====== Dataset extract ======

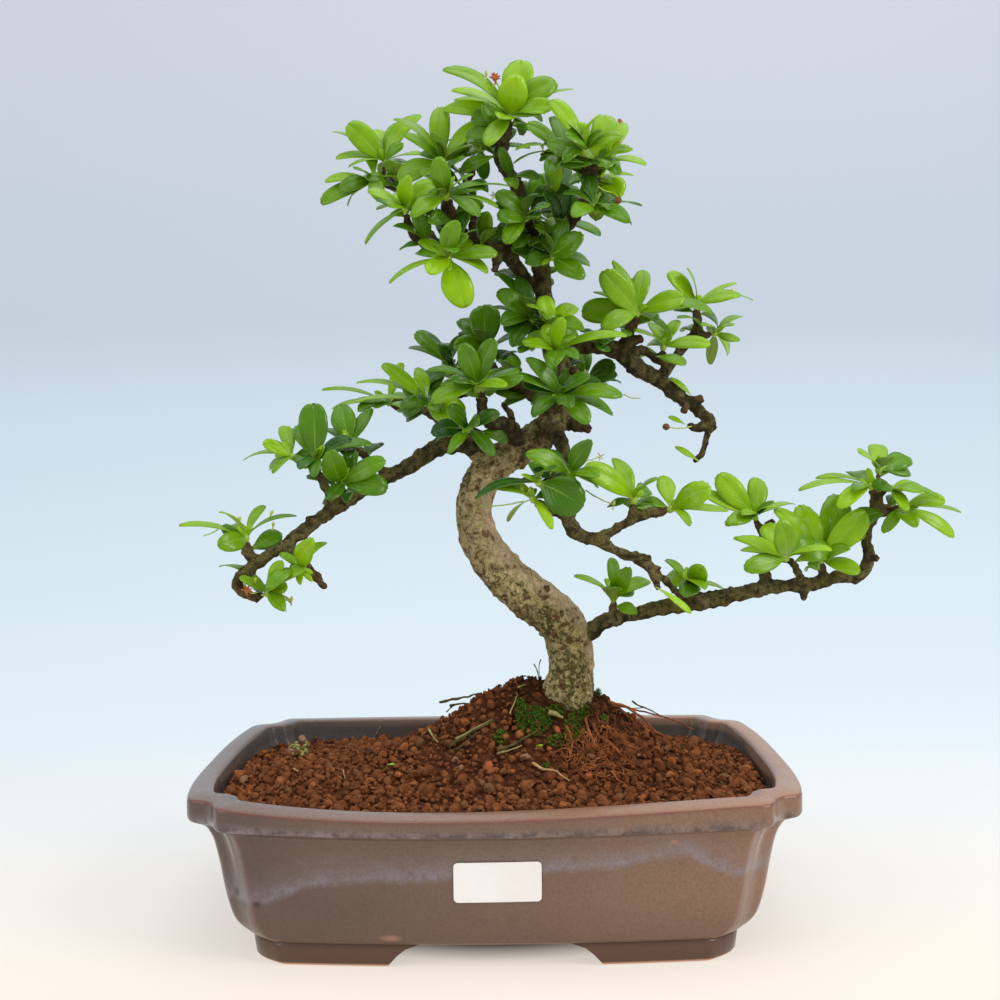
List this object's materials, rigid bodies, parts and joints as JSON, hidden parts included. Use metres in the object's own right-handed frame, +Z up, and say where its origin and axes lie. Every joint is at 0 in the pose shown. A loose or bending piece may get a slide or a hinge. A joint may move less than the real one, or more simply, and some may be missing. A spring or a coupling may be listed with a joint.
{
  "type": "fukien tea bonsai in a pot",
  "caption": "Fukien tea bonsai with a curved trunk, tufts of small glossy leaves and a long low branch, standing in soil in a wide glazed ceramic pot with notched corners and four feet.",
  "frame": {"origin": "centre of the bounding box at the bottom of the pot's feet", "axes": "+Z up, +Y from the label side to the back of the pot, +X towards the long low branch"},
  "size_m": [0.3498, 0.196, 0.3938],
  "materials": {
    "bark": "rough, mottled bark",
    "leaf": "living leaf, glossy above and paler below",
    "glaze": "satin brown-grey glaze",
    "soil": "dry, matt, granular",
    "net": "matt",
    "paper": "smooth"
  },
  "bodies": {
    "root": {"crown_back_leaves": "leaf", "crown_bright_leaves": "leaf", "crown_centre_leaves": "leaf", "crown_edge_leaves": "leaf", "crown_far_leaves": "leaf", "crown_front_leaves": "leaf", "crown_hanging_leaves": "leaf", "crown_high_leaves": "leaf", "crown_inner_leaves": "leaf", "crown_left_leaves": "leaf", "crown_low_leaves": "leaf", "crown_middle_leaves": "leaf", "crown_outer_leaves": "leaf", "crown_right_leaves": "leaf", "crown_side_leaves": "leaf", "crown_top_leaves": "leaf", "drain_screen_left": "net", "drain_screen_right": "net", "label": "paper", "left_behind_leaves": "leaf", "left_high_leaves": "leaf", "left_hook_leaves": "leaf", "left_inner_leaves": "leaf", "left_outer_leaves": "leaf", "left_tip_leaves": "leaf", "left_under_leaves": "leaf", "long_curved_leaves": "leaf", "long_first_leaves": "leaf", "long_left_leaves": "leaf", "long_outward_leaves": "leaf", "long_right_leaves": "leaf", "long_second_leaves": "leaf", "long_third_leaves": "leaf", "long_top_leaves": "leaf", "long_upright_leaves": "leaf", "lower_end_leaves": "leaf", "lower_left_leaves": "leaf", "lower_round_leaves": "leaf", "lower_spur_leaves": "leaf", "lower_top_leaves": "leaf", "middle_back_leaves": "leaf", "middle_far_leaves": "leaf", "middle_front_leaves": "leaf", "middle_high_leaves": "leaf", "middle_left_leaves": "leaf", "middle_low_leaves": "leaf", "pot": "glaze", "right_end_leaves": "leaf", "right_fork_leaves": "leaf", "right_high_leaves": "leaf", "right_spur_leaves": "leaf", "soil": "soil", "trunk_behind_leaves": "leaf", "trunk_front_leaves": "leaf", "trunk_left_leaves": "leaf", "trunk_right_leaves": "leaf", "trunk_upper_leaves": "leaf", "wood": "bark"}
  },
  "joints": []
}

======

> [To be done] Look through the data and show every line containing "materials".

> [Expected output]
List this object's materials, rigid bodies, parts and joints as JSON, hidden parts included. Use metres in the object's own right-handed frame, +Z up, and say where its origin and axes lie. Every joint is at 0 in the pose shown. A loose or bending piece may get a slide or a hinge. A joint may move less than the real one, or more simply, and some may be missing. A spring or a coupling may be listed with a joint.
  "materials": {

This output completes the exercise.